(begin)

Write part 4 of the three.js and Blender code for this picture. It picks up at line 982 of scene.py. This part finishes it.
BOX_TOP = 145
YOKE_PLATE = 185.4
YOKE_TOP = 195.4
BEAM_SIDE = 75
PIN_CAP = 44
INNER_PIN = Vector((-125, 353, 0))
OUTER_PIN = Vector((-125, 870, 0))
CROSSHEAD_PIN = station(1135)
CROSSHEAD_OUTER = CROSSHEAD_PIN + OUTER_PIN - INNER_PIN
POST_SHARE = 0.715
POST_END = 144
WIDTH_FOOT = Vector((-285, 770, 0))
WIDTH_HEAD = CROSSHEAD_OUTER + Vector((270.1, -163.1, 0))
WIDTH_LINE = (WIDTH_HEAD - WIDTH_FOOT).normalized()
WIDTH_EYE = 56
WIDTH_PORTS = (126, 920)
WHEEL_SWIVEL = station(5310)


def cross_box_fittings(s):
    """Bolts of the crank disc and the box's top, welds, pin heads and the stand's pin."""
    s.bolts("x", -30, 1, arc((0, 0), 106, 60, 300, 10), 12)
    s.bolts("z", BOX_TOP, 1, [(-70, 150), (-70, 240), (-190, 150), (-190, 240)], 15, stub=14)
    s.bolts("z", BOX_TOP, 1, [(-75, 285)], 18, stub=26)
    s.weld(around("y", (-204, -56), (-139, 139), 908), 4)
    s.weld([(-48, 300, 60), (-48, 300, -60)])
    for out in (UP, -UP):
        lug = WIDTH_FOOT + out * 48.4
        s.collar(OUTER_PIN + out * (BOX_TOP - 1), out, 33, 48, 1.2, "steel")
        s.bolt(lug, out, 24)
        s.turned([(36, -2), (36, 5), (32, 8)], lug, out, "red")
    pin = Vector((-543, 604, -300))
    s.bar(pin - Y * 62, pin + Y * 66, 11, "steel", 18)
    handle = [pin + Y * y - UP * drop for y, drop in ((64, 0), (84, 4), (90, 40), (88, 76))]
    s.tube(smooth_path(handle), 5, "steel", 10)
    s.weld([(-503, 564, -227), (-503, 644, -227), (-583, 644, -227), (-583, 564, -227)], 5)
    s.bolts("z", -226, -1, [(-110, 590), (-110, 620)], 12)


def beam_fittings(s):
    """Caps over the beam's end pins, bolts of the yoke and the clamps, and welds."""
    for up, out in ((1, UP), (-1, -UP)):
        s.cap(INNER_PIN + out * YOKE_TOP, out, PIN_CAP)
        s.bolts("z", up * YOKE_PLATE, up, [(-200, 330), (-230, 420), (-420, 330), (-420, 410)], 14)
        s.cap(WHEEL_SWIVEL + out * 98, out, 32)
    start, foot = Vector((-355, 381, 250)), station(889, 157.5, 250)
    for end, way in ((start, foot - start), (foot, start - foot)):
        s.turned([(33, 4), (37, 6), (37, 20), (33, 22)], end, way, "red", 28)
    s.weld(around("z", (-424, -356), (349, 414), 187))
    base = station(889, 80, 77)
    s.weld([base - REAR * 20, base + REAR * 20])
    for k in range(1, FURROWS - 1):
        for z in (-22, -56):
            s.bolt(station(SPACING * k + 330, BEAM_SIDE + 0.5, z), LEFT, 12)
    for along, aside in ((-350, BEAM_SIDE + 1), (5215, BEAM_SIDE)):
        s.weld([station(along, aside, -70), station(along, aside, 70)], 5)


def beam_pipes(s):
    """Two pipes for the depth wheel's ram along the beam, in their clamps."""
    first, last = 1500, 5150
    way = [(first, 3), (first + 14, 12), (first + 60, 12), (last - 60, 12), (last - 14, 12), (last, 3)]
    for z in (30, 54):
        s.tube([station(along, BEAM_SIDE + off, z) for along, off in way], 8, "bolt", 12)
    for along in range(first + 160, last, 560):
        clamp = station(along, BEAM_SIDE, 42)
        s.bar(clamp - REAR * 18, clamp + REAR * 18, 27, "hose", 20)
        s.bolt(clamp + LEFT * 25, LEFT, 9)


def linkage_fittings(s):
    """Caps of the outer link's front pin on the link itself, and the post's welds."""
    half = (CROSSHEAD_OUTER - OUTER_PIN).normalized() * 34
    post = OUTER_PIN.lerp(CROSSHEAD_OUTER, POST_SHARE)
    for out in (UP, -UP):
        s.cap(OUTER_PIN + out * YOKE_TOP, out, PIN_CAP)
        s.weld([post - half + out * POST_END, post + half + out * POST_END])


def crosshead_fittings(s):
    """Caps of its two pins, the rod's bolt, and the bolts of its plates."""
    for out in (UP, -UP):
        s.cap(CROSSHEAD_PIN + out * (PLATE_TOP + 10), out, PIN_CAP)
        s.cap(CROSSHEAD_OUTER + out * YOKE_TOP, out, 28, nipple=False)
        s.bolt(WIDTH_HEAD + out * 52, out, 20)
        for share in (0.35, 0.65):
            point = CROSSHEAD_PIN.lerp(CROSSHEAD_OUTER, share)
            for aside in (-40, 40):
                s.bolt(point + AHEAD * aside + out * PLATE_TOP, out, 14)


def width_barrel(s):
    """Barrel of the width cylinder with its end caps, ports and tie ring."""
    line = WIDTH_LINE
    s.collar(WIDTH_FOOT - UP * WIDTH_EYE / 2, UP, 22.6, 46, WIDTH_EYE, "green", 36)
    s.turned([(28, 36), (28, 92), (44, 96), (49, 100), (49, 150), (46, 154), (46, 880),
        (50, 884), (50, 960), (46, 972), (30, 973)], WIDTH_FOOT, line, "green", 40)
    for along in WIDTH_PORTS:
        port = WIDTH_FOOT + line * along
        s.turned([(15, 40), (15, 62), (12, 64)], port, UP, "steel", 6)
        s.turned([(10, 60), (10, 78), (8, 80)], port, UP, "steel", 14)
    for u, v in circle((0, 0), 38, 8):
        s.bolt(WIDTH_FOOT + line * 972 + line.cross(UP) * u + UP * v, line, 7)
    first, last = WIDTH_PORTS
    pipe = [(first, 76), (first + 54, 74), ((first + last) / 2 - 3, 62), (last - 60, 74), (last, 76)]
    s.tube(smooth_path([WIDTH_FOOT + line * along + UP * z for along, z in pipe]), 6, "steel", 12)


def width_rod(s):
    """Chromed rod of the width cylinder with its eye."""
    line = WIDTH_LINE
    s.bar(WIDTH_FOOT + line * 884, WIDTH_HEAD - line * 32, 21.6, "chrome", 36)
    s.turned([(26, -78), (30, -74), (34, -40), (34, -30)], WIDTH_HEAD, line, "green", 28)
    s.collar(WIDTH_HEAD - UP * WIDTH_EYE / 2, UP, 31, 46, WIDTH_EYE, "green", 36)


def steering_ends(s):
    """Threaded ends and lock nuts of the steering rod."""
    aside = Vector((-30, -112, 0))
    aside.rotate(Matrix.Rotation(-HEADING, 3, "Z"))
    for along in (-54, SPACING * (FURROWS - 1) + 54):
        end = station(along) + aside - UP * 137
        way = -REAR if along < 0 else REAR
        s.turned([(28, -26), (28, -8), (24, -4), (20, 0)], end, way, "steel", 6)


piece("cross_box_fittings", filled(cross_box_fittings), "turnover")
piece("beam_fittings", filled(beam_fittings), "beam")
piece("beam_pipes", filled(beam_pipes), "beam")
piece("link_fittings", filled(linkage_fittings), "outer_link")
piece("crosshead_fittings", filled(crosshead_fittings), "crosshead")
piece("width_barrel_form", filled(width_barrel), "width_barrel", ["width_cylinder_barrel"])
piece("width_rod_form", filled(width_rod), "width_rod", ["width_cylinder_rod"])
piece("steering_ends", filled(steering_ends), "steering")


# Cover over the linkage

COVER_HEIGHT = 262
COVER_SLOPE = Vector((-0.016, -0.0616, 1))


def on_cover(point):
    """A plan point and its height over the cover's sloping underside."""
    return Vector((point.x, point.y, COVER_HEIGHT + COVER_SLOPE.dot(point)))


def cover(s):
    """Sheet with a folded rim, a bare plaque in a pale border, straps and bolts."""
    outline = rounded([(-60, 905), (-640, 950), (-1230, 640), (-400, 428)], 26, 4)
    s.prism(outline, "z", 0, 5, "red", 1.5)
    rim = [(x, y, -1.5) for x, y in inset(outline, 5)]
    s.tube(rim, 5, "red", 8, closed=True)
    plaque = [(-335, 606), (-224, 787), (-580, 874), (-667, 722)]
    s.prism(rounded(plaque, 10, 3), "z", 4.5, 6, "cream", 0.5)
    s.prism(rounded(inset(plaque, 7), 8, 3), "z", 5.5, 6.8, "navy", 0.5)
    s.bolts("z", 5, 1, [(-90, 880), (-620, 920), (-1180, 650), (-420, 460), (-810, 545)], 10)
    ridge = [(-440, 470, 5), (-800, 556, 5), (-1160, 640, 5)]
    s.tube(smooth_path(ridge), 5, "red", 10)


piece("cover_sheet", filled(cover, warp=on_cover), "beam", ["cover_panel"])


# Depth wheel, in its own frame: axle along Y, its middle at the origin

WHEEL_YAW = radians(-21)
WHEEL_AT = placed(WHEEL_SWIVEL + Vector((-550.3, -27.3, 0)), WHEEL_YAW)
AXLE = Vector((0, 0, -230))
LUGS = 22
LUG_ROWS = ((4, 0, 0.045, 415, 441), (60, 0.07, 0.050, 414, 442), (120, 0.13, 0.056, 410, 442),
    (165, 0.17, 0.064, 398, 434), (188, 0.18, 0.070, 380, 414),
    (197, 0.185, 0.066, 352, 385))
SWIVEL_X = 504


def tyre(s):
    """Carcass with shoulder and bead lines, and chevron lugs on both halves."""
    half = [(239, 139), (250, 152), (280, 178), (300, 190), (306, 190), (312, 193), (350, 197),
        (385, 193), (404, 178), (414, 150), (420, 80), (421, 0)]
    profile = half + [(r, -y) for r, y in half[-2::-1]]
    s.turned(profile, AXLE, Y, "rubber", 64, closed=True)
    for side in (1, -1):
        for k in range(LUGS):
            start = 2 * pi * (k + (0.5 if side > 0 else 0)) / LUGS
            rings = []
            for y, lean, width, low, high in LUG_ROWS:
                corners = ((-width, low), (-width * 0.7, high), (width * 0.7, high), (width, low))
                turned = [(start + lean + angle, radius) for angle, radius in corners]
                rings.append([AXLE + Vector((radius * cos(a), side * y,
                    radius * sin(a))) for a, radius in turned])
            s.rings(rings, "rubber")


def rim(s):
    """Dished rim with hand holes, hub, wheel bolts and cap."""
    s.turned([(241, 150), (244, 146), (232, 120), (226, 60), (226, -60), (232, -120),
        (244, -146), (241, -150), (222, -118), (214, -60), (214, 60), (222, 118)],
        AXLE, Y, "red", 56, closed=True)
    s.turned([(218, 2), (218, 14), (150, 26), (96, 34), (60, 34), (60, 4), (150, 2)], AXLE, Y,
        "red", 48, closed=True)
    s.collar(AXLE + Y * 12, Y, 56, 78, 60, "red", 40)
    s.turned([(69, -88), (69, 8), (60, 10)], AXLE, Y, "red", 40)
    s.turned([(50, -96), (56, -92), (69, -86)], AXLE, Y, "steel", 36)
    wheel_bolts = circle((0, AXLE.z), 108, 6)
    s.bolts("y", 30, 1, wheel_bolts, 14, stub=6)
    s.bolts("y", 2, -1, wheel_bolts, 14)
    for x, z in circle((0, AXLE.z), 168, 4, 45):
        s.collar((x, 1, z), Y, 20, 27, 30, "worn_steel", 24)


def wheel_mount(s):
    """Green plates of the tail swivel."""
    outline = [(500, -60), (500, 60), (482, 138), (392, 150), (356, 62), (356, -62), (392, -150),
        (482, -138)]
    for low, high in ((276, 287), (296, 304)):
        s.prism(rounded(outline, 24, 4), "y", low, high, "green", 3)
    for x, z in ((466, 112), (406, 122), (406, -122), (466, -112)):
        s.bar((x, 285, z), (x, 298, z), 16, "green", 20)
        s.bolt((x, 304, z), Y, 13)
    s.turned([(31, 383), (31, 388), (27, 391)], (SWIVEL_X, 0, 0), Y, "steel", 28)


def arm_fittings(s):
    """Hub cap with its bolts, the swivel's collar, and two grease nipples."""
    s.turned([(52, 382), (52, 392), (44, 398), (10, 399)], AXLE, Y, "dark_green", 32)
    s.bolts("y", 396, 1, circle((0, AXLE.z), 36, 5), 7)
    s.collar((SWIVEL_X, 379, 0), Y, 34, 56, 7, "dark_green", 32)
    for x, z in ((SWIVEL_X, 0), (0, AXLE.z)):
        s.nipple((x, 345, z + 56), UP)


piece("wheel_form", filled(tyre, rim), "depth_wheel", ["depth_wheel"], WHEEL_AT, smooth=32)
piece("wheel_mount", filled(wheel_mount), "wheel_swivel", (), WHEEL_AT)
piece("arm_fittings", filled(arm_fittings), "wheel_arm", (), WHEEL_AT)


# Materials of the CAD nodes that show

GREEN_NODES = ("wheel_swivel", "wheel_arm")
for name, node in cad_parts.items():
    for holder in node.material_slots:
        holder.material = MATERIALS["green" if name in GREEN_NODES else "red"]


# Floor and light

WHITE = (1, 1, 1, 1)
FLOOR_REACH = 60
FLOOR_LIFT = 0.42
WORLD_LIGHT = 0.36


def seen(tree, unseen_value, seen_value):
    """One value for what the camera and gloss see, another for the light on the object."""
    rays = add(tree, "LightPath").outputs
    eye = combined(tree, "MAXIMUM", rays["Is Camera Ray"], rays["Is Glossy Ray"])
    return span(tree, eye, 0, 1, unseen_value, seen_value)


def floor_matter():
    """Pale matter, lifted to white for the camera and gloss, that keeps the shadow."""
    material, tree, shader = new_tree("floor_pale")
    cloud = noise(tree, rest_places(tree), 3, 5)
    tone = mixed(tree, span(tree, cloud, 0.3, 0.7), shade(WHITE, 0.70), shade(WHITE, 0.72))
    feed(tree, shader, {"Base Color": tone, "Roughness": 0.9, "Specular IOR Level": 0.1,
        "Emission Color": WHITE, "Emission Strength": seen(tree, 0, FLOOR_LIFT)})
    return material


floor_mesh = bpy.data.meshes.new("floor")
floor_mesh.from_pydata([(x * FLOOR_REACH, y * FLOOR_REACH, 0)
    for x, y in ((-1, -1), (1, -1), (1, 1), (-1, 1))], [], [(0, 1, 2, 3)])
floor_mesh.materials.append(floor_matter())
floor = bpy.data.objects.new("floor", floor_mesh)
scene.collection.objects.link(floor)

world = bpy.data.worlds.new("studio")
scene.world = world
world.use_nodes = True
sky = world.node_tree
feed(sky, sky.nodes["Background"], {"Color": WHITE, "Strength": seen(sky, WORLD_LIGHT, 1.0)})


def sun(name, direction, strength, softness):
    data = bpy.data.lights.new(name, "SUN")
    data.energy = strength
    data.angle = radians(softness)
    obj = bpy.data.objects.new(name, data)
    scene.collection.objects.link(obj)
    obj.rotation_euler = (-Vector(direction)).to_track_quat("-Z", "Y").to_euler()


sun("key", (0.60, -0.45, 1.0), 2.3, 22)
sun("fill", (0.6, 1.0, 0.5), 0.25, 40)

(end)
(begin)

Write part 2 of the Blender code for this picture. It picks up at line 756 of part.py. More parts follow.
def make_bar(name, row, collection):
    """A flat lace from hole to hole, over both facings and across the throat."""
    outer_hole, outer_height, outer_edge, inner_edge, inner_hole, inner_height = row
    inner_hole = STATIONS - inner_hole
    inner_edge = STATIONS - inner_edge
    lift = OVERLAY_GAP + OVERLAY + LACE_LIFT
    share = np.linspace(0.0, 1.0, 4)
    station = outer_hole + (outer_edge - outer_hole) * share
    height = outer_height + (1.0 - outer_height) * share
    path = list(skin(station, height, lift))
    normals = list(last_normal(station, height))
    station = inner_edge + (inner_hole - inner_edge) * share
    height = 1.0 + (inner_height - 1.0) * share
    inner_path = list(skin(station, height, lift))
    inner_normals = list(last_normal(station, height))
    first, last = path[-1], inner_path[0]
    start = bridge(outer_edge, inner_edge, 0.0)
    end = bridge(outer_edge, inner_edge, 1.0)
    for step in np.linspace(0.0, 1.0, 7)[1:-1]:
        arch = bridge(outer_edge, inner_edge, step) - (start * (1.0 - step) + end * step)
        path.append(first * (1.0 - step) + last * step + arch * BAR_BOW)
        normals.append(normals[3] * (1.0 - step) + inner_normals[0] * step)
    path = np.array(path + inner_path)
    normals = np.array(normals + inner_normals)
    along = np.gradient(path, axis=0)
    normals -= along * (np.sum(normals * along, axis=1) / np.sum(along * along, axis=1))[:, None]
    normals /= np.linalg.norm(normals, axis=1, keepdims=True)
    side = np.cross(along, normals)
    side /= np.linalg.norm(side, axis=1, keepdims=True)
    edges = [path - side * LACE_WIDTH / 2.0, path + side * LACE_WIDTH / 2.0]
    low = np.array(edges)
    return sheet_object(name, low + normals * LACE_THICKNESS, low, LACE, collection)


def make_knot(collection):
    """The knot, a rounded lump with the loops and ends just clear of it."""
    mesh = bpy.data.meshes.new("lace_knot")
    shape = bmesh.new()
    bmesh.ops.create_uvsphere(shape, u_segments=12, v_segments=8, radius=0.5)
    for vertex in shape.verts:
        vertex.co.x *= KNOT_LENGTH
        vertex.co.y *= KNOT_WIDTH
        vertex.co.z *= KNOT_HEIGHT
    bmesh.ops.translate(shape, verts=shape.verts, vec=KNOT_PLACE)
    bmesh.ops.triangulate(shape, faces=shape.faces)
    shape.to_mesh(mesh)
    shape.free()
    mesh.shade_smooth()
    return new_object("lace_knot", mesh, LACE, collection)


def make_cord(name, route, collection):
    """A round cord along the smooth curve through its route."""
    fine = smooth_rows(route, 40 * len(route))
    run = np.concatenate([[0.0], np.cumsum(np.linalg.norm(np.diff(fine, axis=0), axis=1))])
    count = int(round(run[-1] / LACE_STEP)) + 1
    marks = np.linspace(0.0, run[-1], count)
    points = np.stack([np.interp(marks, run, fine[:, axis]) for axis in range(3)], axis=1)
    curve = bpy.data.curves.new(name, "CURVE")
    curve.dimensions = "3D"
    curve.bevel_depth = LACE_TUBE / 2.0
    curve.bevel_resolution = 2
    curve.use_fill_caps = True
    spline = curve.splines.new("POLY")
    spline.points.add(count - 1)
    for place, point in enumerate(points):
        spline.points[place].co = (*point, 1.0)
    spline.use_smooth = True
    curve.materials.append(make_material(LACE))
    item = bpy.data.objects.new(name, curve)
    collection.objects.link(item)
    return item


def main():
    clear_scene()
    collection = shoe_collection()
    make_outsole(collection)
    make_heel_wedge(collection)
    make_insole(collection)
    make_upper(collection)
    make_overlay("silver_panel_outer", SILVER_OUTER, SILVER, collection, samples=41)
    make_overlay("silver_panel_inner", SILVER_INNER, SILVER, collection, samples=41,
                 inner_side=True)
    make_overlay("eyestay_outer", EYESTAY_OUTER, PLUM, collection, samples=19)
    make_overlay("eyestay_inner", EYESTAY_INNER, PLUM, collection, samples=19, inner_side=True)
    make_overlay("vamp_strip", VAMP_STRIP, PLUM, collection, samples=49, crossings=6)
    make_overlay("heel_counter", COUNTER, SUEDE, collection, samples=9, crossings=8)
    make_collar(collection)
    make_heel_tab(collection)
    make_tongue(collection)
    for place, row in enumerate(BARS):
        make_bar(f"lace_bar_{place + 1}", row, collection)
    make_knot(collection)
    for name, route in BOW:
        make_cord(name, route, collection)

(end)

Quote the listing above, but only from the line that shows "Write part 4" through the line that shows "WHEEL_SWIVEL = station(5310)".

## Solution for this problem
Write part 4 of the three.js and Blender code for this picture. It picks up at line 982 of scene.py. This part finishes it.
BOX_TOP = 145
YOKE_PLATE = 185.4
YOKE_TOP = 195.4
BEAM_SIDE = 75
PIN_CAP = 44
INNER_PIN = Vector((-125, 353, 0))
OUTER_PIN = Vector((-125, 870, 0))
CROSSHEAD_PIN = station(1135)
CROSSHEAD_OUTER = CROSSHEAD_PIN + OUTER_PIN - INNER_PIN
POST_SHARE = 0.715
POST_END = 144
WIDTH_FOOT = Vector((-285, 770, 0))
WIDTH_HEAD = CROSSHEAD_OUTER + Vector((270.1, -163.1, 0))
WIDTH_LINE = (WIDTH_HEAD - WIDTH_FOOT).normalized()
WIDTH_EYE = 56
WIDTH_PORTS = (126, 920)
WHEEL_SWIVEL = station(5310)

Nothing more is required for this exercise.